We have here no indicia of subsequent ratification or long acquiescence. We do have the firmly established principle of equity that equity seeks to do complete justice and to avoid injustice. Therefore, without deciding whether Bethsaida's arrangement with the city constituted a contract, we rule that any rights which Bethsaida might claim from the agreement with the city are held by it in constructive trust for the Fulton Bank or for Charter Land or for both of them, depending upon the contractual relations between the Fulton Bank and Charter Land. See Brown v. Brown, 209 Ga. 620 (75 SE2d 13)
; Murray County v. Pickering, 196 Ga. 208
, 216 (26 SE2d 287
).
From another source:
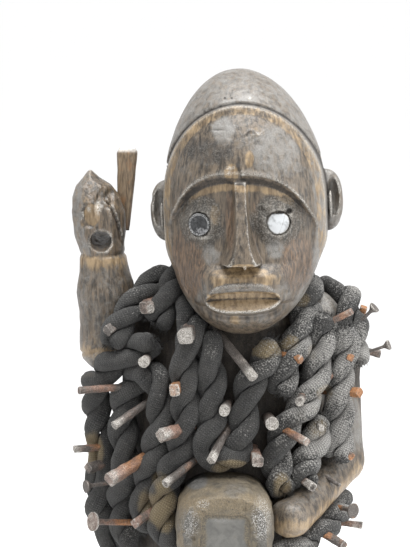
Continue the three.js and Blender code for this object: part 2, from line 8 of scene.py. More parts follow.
import bpy
import numpy as np
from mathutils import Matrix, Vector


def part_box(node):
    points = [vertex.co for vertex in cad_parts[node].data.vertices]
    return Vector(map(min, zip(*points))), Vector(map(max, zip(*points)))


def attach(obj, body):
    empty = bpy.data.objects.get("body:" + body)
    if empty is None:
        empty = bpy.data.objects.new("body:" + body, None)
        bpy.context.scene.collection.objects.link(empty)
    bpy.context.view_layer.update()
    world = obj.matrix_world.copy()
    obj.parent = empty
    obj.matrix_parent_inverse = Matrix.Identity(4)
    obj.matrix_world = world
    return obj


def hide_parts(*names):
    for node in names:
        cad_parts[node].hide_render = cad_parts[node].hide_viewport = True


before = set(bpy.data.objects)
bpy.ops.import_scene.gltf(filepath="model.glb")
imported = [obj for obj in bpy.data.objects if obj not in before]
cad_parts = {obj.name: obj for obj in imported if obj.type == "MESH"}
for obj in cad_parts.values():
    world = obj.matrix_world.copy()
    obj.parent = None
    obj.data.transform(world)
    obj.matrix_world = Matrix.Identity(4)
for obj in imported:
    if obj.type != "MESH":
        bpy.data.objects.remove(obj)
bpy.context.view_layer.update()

import openvdb
from mathutils import Vector

MM = 0.001
BODY = "root"

# Camera: the photograph's place, from 1.4 m away and 8 degrees above the level
AIM = Vector((-15.2, 0, 464)) * MM
CAMERA_DISTANCE = 1.4
CAMERA_ELEVATION = math.radians(8)
SENSOR = 36.0
FRAME_TALL = 0.361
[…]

Thus, Bethsaida has no right in the face of opposition by the other parties to claim a refund, and consequently must fail in this appeal from the order of the superior court.
We emphasize that in order to decide this appeal it has not been necessary to decide whether the arrangement which Bethsaida reached with the city was a "contract." Also, since the city has taken no appeal, it has not been necessary to decide upon the propriety of that portion of the superior court's order which directed the city to build the water mains.
Henry L. Bowden, Henry R. Bauer Jr., Kilpatrick, Cody, Rogers, McClatchey & Regenstein, Emmet J. Bondurant, II, Richard R. Cheatham, Smith, Cohen, Ringel, Kohler, Martin & Lowe, J. Arthur Mozley, for appellees.